Need more logs from clickhouse-backup
container to understand what's wrong
@Slach
I want to confirm additional question, our backup is the sidecar in clickhouse server pod.(Just like this example) And we found when we try to update config of clickhouse-backup, the statefulset do not apply and update. About this, do you have any comment?
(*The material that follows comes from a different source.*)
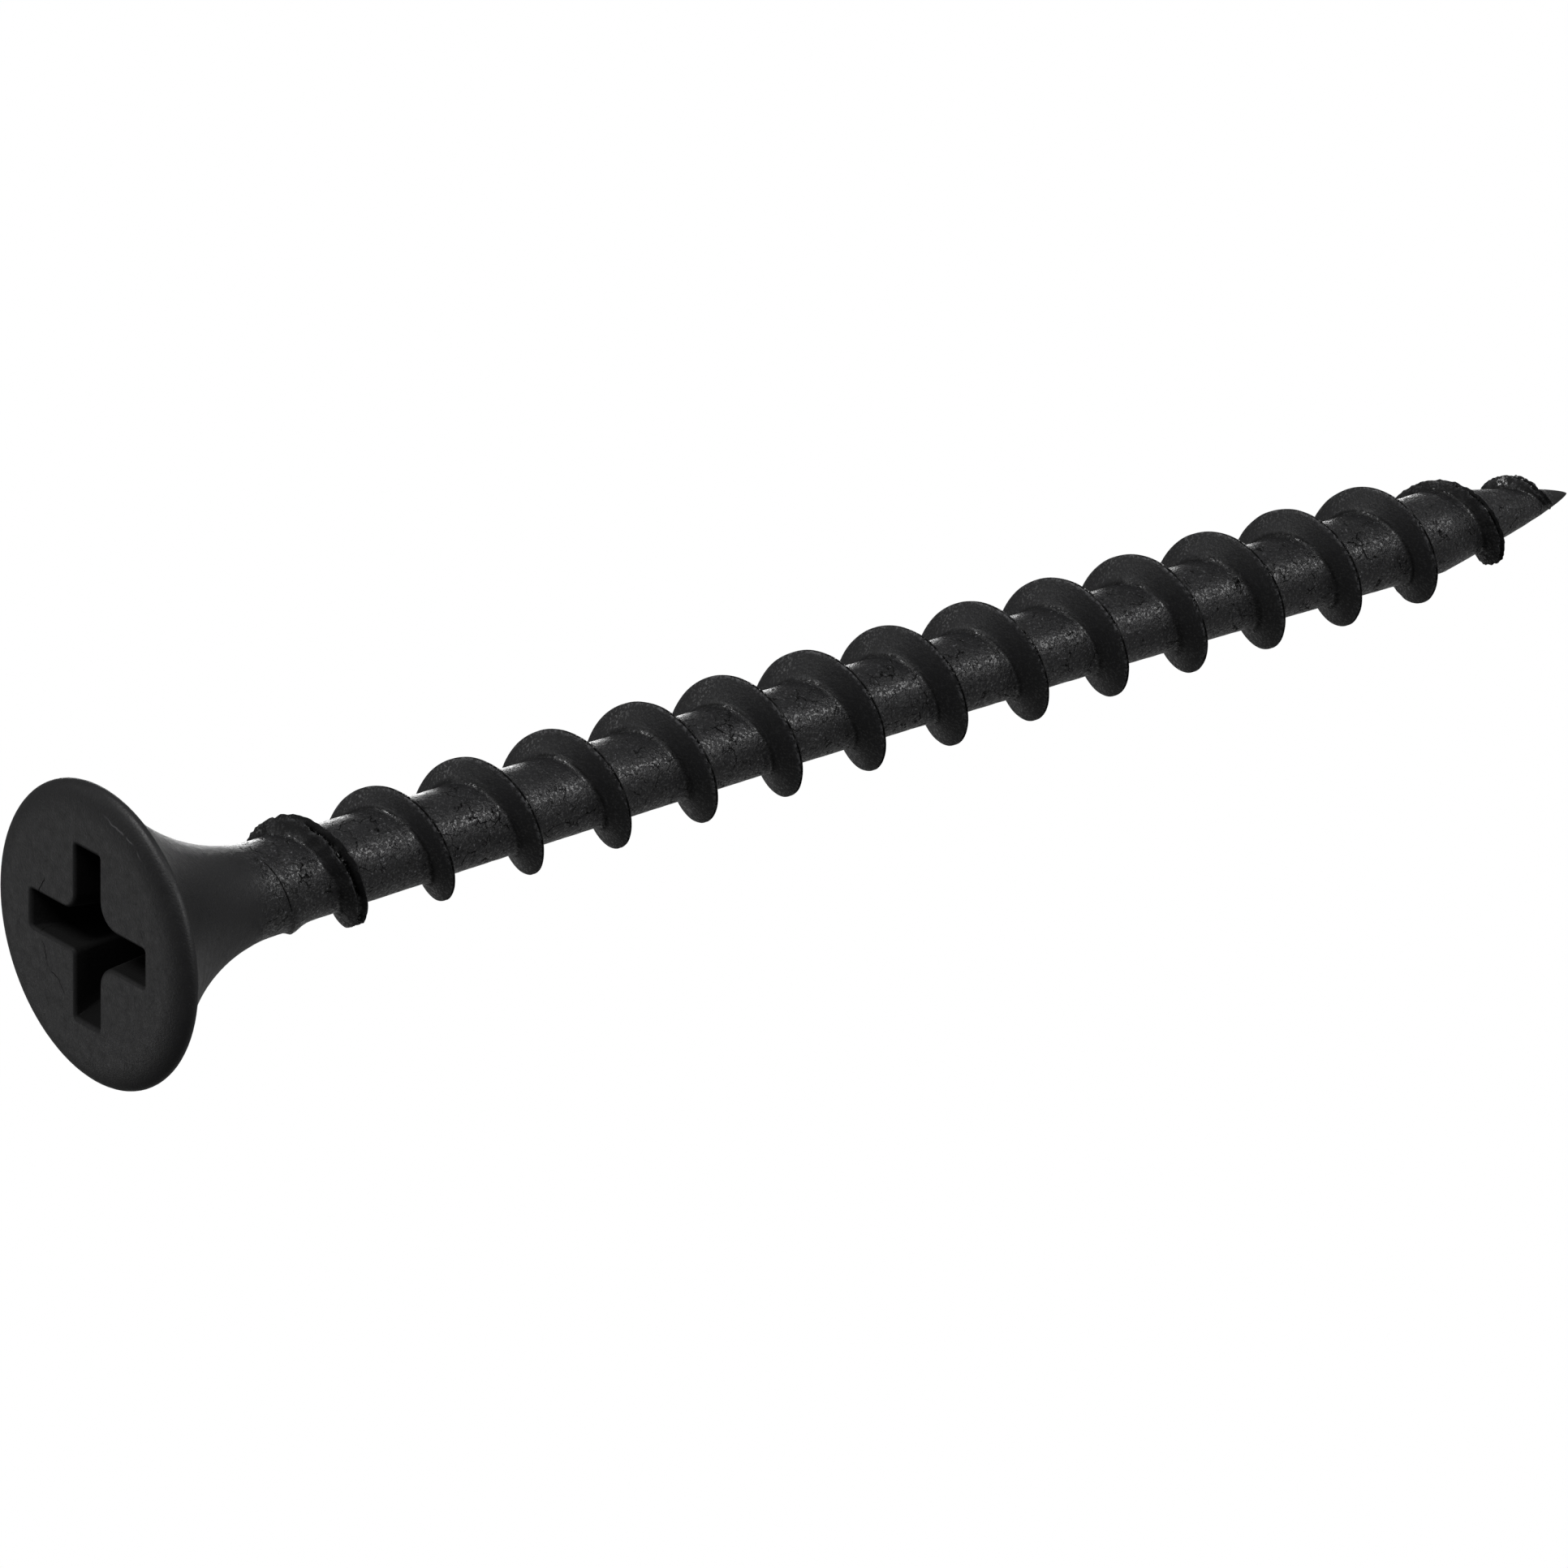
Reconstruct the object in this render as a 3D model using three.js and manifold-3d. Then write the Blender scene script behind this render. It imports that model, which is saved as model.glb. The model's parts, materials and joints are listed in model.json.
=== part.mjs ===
// A coarse-thread steel screw with a bugle head and a cross recess.
//
// The real thing is cold headed and thread rolled from one length of wire, so it is one
// piece of metal and one mesh here. Units are millimetres. The screw's axis is Z, with +Z
// pointing out of the head, and the origin is the middle of the head's flat top. Depths are
// measured down from that top, so a depth of d lies at z = -d.

import * as THREE from "three";
import { mergeVertices } from "three/addons/utils/BufferGeometryUtils.js";
import Module from "manifold-3d";

const wasm = await Module();
wasm.setup();

// ---------------------------------------------------------------- driving dimensions

const overallLength = 50.15;

const headRadius = 3.9;
const headFlatRadius = 3.0; // where the flat top starts to round over to the rim
const rimDepth = 0.34; // depth of the widest circle
const rimUnderside = 0.16; // height of the small round under the rim
const bugleDepth = 5.3; // where the concave underside runs out into the shank
const bugleUndersideAngle = 40; // degrees that the underside dips from level at the rim
const bugleUndersideReach = 0.98; // how far it holds that slope before it curves
const bugleShankReach = 2.41; // how far up the shank the curve still hugs it

const shankRadius = 1.2; // the bare wire between the bugle and the thread
const shankShoulderDepth = 5.7; // where the rolled thread's slimmer core begins
const shankShoulderLength = 0.9;
const coreRadius = 1.03; // the thinnest place, at mid length
const coreSwell = 0.1; // how much thicker the core is towards its two ends
const pointLength = 5.25;
const pointFullness = 0.75; // 1 is a straight cone, less is a rounder one

const threadPitch = 2.8;
const threadHeight = 0.73; // crest over the thinnest core
const threadStartHeight = 0.46; // rolled lower by the head, full height further down
const threadFullDepth = 20;
const flankAngle = 27; // degrees from the plane across the axis
const crestWidth = 0.07;
const threadStartDepth = 5.0;
const threadStartAngle = 179.5; // degrees round from +X
const threadRunIn = 2.4; // length over which the thread rises from the shank
const threadRunOut = 4.4; // length over which it sinks into the point
const threadEndGap = 0.5; // bare tip beyond the last of the thread
const threadFootShare = 0.7; // its feet lie inside the core, at this share of the radius
const threadBuriedShare = 0.1; // each end of the crest dips this share of the radius under

const recessReach = 2.3; // centre to the end of a wing, at the head's top
const recessHalfWidth = 0.49;
const recessNoseRadius = 0.6; // round on the steel between two wings
const recessWingDepth = 2.3;
const recessEndAngle = 26.5; // degrees that a wing's end wall leans in
const recessSideAngle = 3; // degrees that a wing's side wall leans in
const recessNoseShrink = 0.1; // how much the nose radius loses per millimetre of depth
const recessFloorDrop = 0.3; // the floor's shallow cone
const recessFloorReach = 0.42; // the small flat in the middle of the floor
const recessFloorHalfWidth = 0.29;
const recessFloorNoseRadius = 0.06;
const recessOvercut = 0.2; // how far the cutter stands above the head's top

// How finely the round shapes are divided. The thread's sections stand on the blank's own
// edges, so its feet cross each flat of the core only once. Points closer together than the
// merge distance are one point.
const sidesAround = 24;
const rimSteps = 6;
const bugleSteps = 12;
const coreSteps = 6;
const pointSteps = 8;
const noseSteps = 4;
const mergeDistance = 1e-5;

// ---------------------------------------------------------------- small helpers

const radians = THREE.MathUtils.degToRad;
const clampUnit = (value) => THREE.MathUtils.clamp(value, 0, 1);

// A closed geometry as a manifold-3d solid.
function toSolid(geometry) {
  const bare = geometry.clone();
  bare.deleteAttribute("normal");
  bare.deleteAttribute("uv");
  const merged = mergeVertices(bare, mergeDistance);
  return new wasm.Manifold(
    new wasm.Mesh({
      numProp: 3,
      vertProperties: merged.attributes.position.array,
      triVerts: new Uint32Array(merged.index.array),
    }),
  );
}

// A manifold-3d solid as a geometry with flat normals.
function toGeometry(solid) {
  const mesh = solid.getMesh();
  const geometry = new THREE.BufferGeometry();
  geometry.setAttribute("position", new THREE.Float32BufferAttribute(mesh.vertProperties, 3));
  geometry.setIndex(new THREE.BufferAttribute(mesh.triVerts, 1));
  const faceted = geometry.toNonIndexed();
  faceted.computeVertexNormals();
  return faceted;
}

// A closed skin over rings of Vector3 that all have the same number of points. Each ring runs
// anticlockwise as seen from the ring before it, and a fan from its middle closes each end.
function skinRings(rings) {
  const count = rings[0].length;
  const points = rings.flat();
  const faces = [];
  for (let row = 0; row + 1 < rings.length; row += 1) {
    for (let column = 0; column < count; column += 1) {
      const next = (column + 1) % count;
      const here = row * count + column;
      const beside = row * count + next;
      faces.push(here, beside, beside + count);
      faces.push(here, beside + count, here + count);
    }
  }
  closeEnd(points, faces, 0, count, true);
  closeEnd(points, faces, (rings.length - 1) * count, count, false);
  const geometry = new THREE.BufferGeometry().setFromPoints(points);
  geometry.setIndex(faces);
  return geometry;
}

// Adds the fan that closes the ring starting at point number `first`.
function closeEnd(points, faces, first, count, isFirstRing) {
  const middle = new THREE.Vector3();
  for (let index = 0; index < count; index += 1) middle.add(points[first + index]);
  const centre = points.push(middle.divideScalar(count)) - 1;
  for (let index = 0; index < count; index += 1) {
    const here = first + index;
    const next = first + ((index + 1) % count);
    if (isFirstRing) faces.push(centre, next, here);
    else faces.push(centre, here, next);
  }
}

// ---------------------------------------------------------------- the blank

const pointDepth = overallLength - pointLength;

// Radius of the rolled core, leaving out the shoulder and the point at its ends.
function straightCoreAt(depth) {
  const middle = (bugleDepth + pointDepth) / 2;
  const halfSpan = (pointDepth - bugleDepth) / 2;
  const fromMiddle = THREE.MathUtils.clamp((depth - middle) / halfSpan, -1, 1);
  return coreRadius + coreSwell * fromMiddle ** 2;
}

// Radius of the wire under the thread, from the end of the bugle to the tip.
function coreRadiusAt(depth) {
  const pastShoulder = clampUnit((depth - shankShoulderDepth) / shankShoulderLength);
  const body = THREE.MathUtils.lerp(shankRadius, straightCoreAt(depth), pastShoulder);
  const along = clampUnit((depth - pointDepth) / pointLength);
  return body * (1 - along) ** pointFullness;
}

// The head's rounded edge: a quarter ellipse over the top and a smaller one below.
function rimProfile() {
  const over = new THREE.EllipseCurve(
    headFlatRadius, -rimDepth, headRadius - headFlatRadius, rimDepth, Math.PI / 2, 0, true,
  );
  const under = new THREE.EllipseCurve(
    headRadius - rimUnderside, -rimDepth, rimUnderside, rimUnderside, 0, -Math.PI / 2, true,
  );
  return [...over.getPoints(rimSteps), ...under.getPoints(rimSteps / 2).slice(1)];
}

// The concave underside that gives the head its bugle shape.
function bugleProfile() {
  const start = new THREE.Vector2(headRadius - rimUnderside, -rimDepth - rimUnderside);
  const slope = radians(bugleUndersideAngle);
  const inwards = new THREE.Vector2(-Math.cos(slope), -Math.sin(slope));
  const curve = new THREE.CubicBezierCurve(
    start,
    start.clone().addScaledVector(inwards, bugleUndersideReach),
    new THREE.Vector2(shankRadius, -bugleDepth + bugleShankReach),
    new THREE.Vector2(shankRadius, -bugleDepth),
  );
  return curve.getPoints(bugleSteps).slice(1);
}

// The shoulder, the straight core and the point, down to the tip on the axis.
function coreProfile() {
  const coreDepth = shankShoulderDepth + shankShoulderLength;
  const profile = [new THREE.Vector2(shankRadius, -shankShoulderDepth)];
  for (let step = 0; step <= coreSteps; step += 1) {
    const depth = THREE.MathUtils.lerp(coreDepth, pointDepth, step / coreSteps);
    profile.push(new THREE.Vector2(coreRadiusAt(depth), -depth));
  }
  for (let step = 1; step <= pointSteps; step += 1) {
    const depth = pointDepth + (pointLength * step) / pointSteps;
    profile.push(new THREE.Vector2(coreRadiusAt(depth), -depth));
  }
  return profile;
}

function makeBlank() {
  const profile = [
    new THREE.Vector2(0, 0),
    ...rimProfile(),
    ...bugleProfile(),
    ...coreProfile(),
  ].reverse();
  profile[0].x = 0; // rounding would leave the tip a hair off the axis
  return new THREE.LatheGeometry(profile, sidesAround)
    .rotateX(Math.PI / 2)
    .rotateZ(radians(threadStartAngle));
}

// ---------------------------------------------------------------- the thread

const threadEndDepth = overallLength - threadEndGap;

// Height of the crest over the core. It goes a little below the surface at both ends, so that
// the thread rises out of the shank and sinks into the point without a step.
function threadHeightAt(depth) {
  const toFull = clampUnit((depth - threadStartDepth) / (threadFullDepth - threadStartDepth));
  const overThinnest = THREE.MathUtils.lerp(threadStartHeight, threadHeight, Math.sqrt(toFull));
  const full = overThinnest - (straightCoreAt(depth) - coreRadius);
  const runIn = clampUnit((depth - threadStartDepth) / threadRunIn);
  const runOut = clampUnit((threadEndDepth - depth) / threadRunOut);
  const rise = Math.sin((runIn * Math.PI) / 2) * Math.sin((runOut * Math.PI) / 2);
  const buried = threadBuriedShare * coreRadiusAt(depth);
  return (full + buried) * rise - buried;
}

// The thread's section at one angle of its helix, from the tip side's foot round to the head
// side's foot. The feet lie well inside the core, so that the two join without a seam.
function threadSection(turn) {
  const depth = threadStartDepth + threadPitch * turn;
  const angle = radians(threadStartAngle) - 2 * Math.PI * turn;
  const core = coreRadiusAt(depth);
  const crest = core + threadHeightAt(depth);
  const foot = threadFootShare * core;
  const crestHalf = crestWidth / 2;
  const footHalf = crestHalf + (crest - foot) * Math.tan(radians(flankAngle));
  const outline = [
    [foot, footHalf],
    [crest, crestHalf],
    [crest, -crestHalf],
    [foot, -footHalf],
  ];
  return outline.map(
    ([radius, below]) =>
      new THREE.Vector3(radius * Math.cos(angle), radius * Math.sin(angle), -depth - below),
  );
}

function makeThread() {
  const turns = (threadEndDepth - threadStartDepth) / threadPitch;
  const rings = [];
  for (let step = 0; step <= turns * sidesAround; step += 1) {
    rings.push(threadSection(step / sidesAround));
  }
  return skinRings(rings);
}

// ---------------------------------------------------------------- the cross recess

// Outline of the recess at one depth: four wings, with a round nose of steel between each two.
function crossOutline(reach, halfWidth, noseRadius, depth) {
  const outline = [];
  for (let wing = 0; wing < 4; wing += 1) {
    const quarter = [
      [reach, -halfWidth],
      [reach, halfWidth],
    ];
    const centre = halfWidth + noseRadius;
    for (let step = 0; step <= noseSteps; step += 1) {
      const angle = -Math.PI / 2 - (Math.PI / 2) * (step / noseSteps);
      quarter.push([
        centre + noseRadius * Math.cos(angle),
        centre + noseRadius * Math.sin(angle),
      ]);
    }
    for (const [x, y] of quarter) {
      outline.push(
        new THREE.Vector3(x, y, -depth).applyAxisAngle(
          new THREE.Vector3(0, 0, 1), (wing * Math.PI) / 2,
        ),
      );
    }
  }
  return outline;
}

function wingOutline(depth) {
  return crossOutline(
    recessReach - depth * Math.tan(radians(recessEndAngle)),
    recessHalfWidth - depth * Math.tan(radians(recessSideAngle)),
    recessNoseRadius - depth * recessNoseShrink,
    depth,
  );
}

function makeRecessCutter() {
  const floorDepth = recessWingDepth + recessFloorDrop;
  return skinRings([
    crossOutline(recessFloorReach, recessFloorHalfWidth, recessFloorNoseRadius, floorDepth),
    wingOutline(recessWingDepth),
    wingOutline(-recessOvercut),
  ]);
}

// ---------------------------------------------------------------- the screw

function makeScrew() {
  const steel = new THREE.MeshStandardMaterial({
    color: 0x1b1b1d,
    roughness: 0.55,
    metalness: 0.6,
  });
  const solid = toSolid(makeBlank())
    .add(toSolid(makeThread()))
    .subtract(toSolid(makeRecessCutter()));
  const mesh = new THREE.Mesh(toGeometry(solid), steel);
  mesh.name = "screw";
  return mesh;
}

const part = new THREE.Group();
part.add(makeScrew());

export default part;
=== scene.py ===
"""Visual model of a coarse-thread wood screw with a bugle head and a cross recess.

The screw is one piece of steel, so it is one mesh. The recess and the flat of the head are
grown ring by ring, the rim, the neck and the point are turned, and the shank with its thread
is one helical sheet. Sizes are millimetres until the finished mesh is scaled to metres. The
screw's axis is Z, with +Z out of the head, and the origin is the middle of the head's top. A
depth of d lies at z = -d, and angles go round from +X towards +Y.
"""

import json
import logging
import math
from bisect import bisect_right
from dataclasses import dataclass, field
from enum import Enum

import bmesh
import bpy
from mathutils import Matrix, Vector, noise
from mathutils.geometry import interpolate_bezier

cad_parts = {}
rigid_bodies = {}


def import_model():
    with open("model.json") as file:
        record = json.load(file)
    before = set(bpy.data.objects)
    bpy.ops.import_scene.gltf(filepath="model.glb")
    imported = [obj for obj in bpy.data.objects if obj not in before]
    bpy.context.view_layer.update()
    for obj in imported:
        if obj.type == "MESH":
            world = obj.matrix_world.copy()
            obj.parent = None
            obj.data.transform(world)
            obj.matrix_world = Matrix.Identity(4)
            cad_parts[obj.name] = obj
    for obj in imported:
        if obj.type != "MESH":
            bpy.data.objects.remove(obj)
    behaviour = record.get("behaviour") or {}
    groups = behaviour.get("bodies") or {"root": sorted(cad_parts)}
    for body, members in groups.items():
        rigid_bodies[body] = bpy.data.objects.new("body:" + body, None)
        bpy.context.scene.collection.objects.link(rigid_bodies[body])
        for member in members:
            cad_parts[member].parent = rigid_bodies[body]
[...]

This is a different question, provide more context
Is your clickhouse-backup configuration defined as a separate ConfigMap
?
Do you use clickhouse-operator
or install clickhouse-server
some different way?
By default, kubernetes have time period before kubelet
upgrade configmap
inside pod
look details https://www.perplexity.ai/search/why-kubernetes-dont-u.h.fDuVT22JOO4ZqWEfug
This is a different question, provide more context Is your clickhouse-backup configuration defined as a separate
ConfigMap
? Do you useclickhouse-operator
or installclickhouse-server
some different way?By default, kubernetes have time period before
kubelet
upgradeconfigmap
inside pod look details https://www.perplexity.ai/search/why-kubernetes-dont-u.h.fDuVT22JOO4ZqWEfug
We use Altinity/clickhouse-operator to build clickhouse and sidecar for clickhouse-backup, so do not define additional ConfigMap for this.
How did you change configuration in this case? Did you use env
section?
could yuou share kind: ClickHouseInstallation
manifest without sensitive credentials?